I failed Grade 9 math twice. I didn’t realize there would be so much math in driving.
He pauses and thinks about my response.
“Good answer. Yeah, you should be doing at least 60. When you drive slowly, you are an obstacle in the road that everyone else has to pass – this is more dangerous for you than going too fast!” he informs me.
“OK. I will drive 60 kilometres an hour…” I hesitantly agree.
“Good. Now I’m only going to drive with you up to the T-junction, about three-quarters of the way. Then you’re on your own.”
“Wait, what??? You’re not coming with me the whole way???”
“The training wheels have to come off at some point. You’re too reliant on me.”
We head towards the main road and turn onto the highway. As promised, I am doing at least 60 kilometres an hour. Most vehicles are still passing me, though.

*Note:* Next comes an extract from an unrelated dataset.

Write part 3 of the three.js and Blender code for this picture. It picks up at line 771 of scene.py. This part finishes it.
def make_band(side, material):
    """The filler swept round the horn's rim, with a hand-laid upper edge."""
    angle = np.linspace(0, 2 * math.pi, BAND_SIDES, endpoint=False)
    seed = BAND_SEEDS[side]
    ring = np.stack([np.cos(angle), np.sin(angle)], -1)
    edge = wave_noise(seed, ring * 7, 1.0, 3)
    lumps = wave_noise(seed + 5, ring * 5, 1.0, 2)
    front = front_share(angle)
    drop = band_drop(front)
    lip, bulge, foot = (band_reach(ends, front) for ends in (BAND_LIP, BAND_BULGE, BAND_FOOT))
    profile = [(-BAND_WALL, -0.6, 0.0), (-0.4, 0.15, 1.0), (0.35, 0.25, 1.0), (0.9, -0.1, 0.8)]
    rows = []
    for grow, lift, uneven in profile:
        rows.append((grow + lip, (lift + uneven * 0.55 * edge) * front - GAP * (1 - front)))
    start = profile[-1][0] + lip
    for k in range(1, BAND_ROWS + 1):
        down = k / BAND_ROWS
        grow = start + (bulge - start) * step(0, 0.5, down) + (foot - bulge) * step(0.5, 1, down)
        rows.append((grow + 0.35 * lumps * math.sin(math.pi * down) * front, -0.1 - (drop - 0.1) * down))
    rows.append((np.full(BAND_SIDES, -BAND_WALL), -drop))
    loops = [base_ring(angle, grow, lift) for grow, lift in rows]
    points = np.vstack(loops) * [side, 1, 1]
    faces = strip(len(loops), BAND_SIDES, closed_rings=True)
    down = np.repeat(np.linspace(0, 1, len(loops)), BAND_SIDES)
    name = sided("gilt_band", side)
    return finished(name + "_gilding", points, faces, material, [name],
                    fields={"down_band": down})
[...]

He pulls me over to the side of the road about 15 minutes into our trip to give me some pointers. My eyes cloud over as I listen to him talk.

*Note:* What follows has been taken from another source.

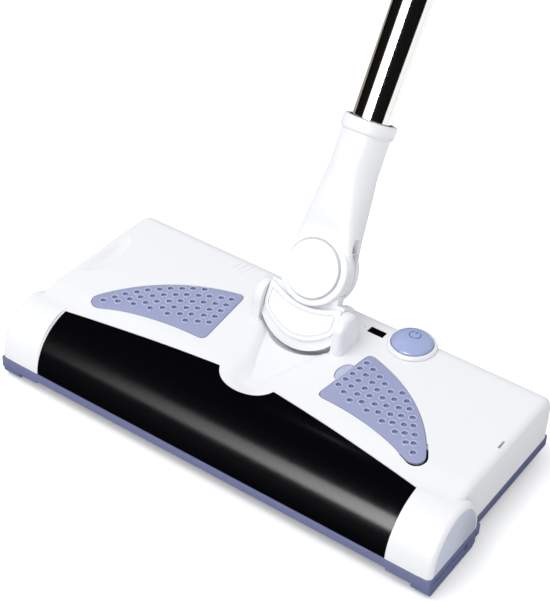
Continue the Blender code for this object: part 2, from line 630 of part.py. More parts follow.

“You’re still terrified, aren’t you?”
“No…” I lie.
“Come on… think about David Mothafucking Goggins™!”
We arrive at the T-junction, and Wade again pulls me over.
“Ok, this is where I leave you.”
“You’re really going?”
“Yes. You are ready to drive alone, young Padawan,” he says seriously.
I don’t get the reference, but I know it has something to do with Star Wars.
With those final words, he U-turns and merges smoothly into traffic, leaving me in a cloud of exhaust fumes and regret.
The rest of the trip should take about 15 minutes, but I didn’t keep my promise to drive at least 60 kilometres an hour. I also got lost and spent ages going up and down back roads in my pathetic attempt to find the highway.
I arrive at my climbing gym over an hour later. I’m shaking and soaked in sweat from the hot sun. I’m still wearing my budget Robocop attire.
This is the proudest moment of my life.